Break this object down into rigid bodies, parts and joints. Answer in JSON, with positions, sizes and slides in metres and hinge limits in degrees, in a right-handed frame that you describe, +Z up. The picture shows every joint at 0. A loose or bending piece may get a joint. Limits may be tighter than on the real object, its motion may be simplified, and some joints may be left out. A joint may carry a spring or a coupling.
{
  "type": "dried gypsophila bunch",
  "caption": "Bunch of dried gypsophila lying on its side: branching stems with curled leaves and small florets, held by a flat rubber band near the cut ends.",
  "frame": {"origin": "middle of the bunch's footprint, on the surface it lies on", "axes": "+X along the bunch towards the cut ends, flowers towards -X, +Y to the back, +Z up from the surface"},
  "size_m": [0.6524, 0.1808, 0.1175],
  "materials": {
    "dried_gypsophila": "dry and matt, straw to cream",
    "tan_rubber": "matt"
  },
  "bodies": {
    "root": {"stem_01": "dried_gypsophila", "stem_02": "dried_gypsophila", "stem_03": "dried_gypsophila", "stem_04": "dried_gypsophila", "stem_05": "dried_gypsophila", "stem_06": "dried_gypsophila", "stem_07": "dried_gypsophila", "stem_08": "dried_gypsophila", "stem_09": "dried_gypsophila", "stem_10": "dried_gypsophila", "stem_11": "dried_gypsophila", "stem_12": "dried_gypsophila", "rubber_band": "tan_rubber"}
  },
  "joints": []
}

==

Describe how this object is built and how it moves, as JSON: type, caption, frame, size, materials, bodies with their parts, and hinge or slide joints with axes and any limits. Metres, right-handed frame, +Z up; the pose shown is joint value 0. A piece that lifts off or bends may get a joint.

▸ **What you will do**: List all lines in the material containing the string "materials".

▸ **Answer to this problem**:
  "materials": {
Describe how this object is built and how it moves, as JSON: type, caption, frame, size, materials, bodies with their parts, and hinge or slide joints with axes and any limits. Metres, right-handed frame, +Z up; the pose shown is joint value 0. A piece that lifts off or bends may get a joint.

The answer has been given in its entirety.